The buds are very easy to make. Make a small hook at the end of a 24# wire, then make a small ball of clay and push it onto the wire. Cup your thumb and two fingers around the top of the ball and gently squeeze to create 3 little indents in the clay. Dust with a little of the tulip dust and leave to dry.

Step 8:

To make the leaves, roll out some light green clay, leaving a ridge for the wire. Roll to a thickness of about 1cm and cut out a large leaf shape, then push the wire through the ridge. Gently soften the edges using the ball tool and then fold the leaf in half. Open the leaf and then leave to dry over the edge of the table.

I like to airbrush the leaves with a mixture of green and brown; mix 3 drops of green to 2 drops of brown. Gently spray this over the leaf with the airbrush. If you don’t have an airbrush, you can paint or dust the leaves green. Once the leaves are dry, use 1/2 width florist tape to tape up the 2 smallest leaves and then add the 2 larger leaves behind the smaller ones. Tape all the way down the wire.

Step 9:

The roots are not essential, but I think it just adds great finishing touches. Simply roll out a sausage of clay about 5cm long and 1/2cm in thickness, then roll it around your finger. Pull the coil open a little and leave to dry. I like to add a little green airbrush colour to the roots to add a little definition.

Step 10:

Tape the buds up individually and then hold the smallest bud and tape the 2nd bud onto that wire, about 2cm down. Then, introduce the first flower about 2cm to 3cm down. Add the other 2 flowers. You should now have 1 stem with leaves and 1 stem of flowers.

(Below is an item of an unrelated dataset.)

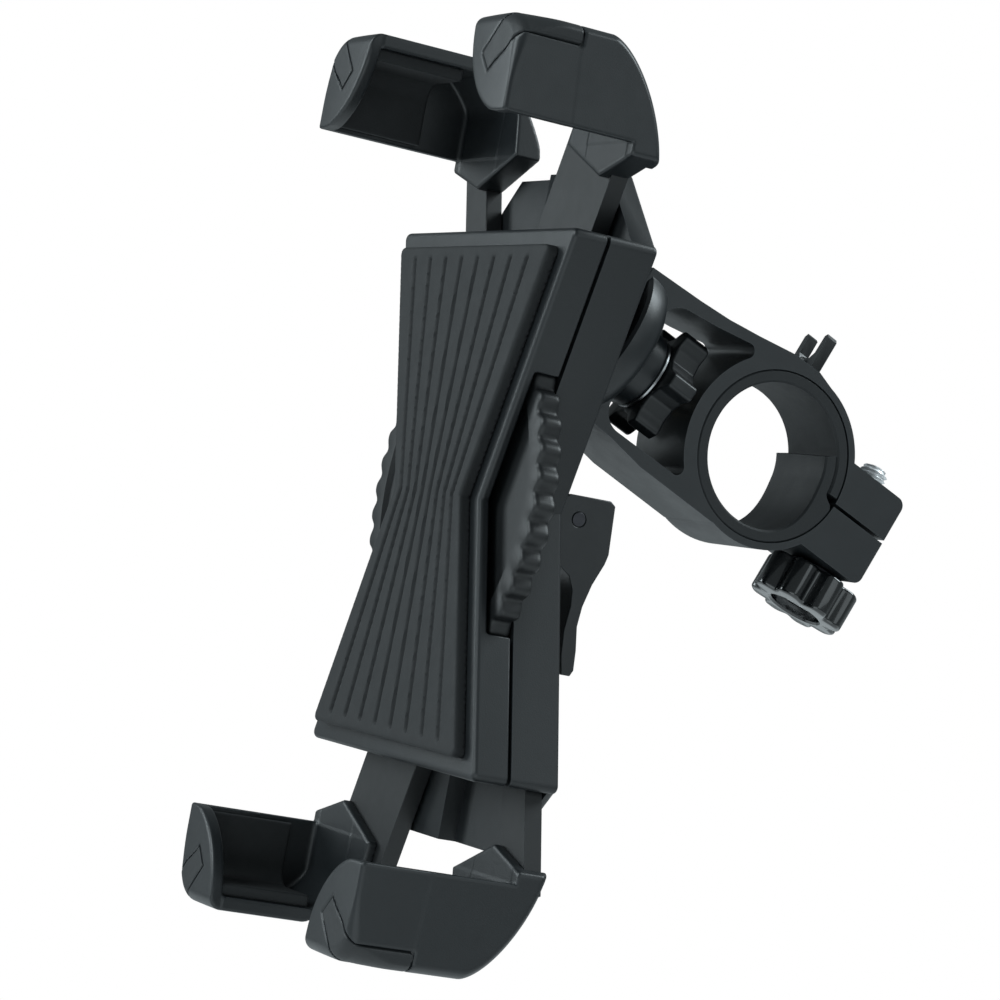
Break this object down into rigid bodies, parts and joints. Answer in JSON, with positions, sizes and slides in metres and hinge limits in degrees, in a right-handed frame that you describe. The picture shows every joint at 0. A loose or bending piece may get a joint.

Now the fun begins — putting everything together! Start by filling the glass vase with glass beads and then push the leaves into the beads so that they’re in the middle. Then, add the flower stem slightly to the back of the leaves. If the stem is too tall, simply take it out and cut the wire down a little. Place the curly roots of the orchid randomly on top of the beads. Stand back and admire!

This would make a perfect gift for someone; they can simply leave it on the windowsill and have a flower for life! Enjoy.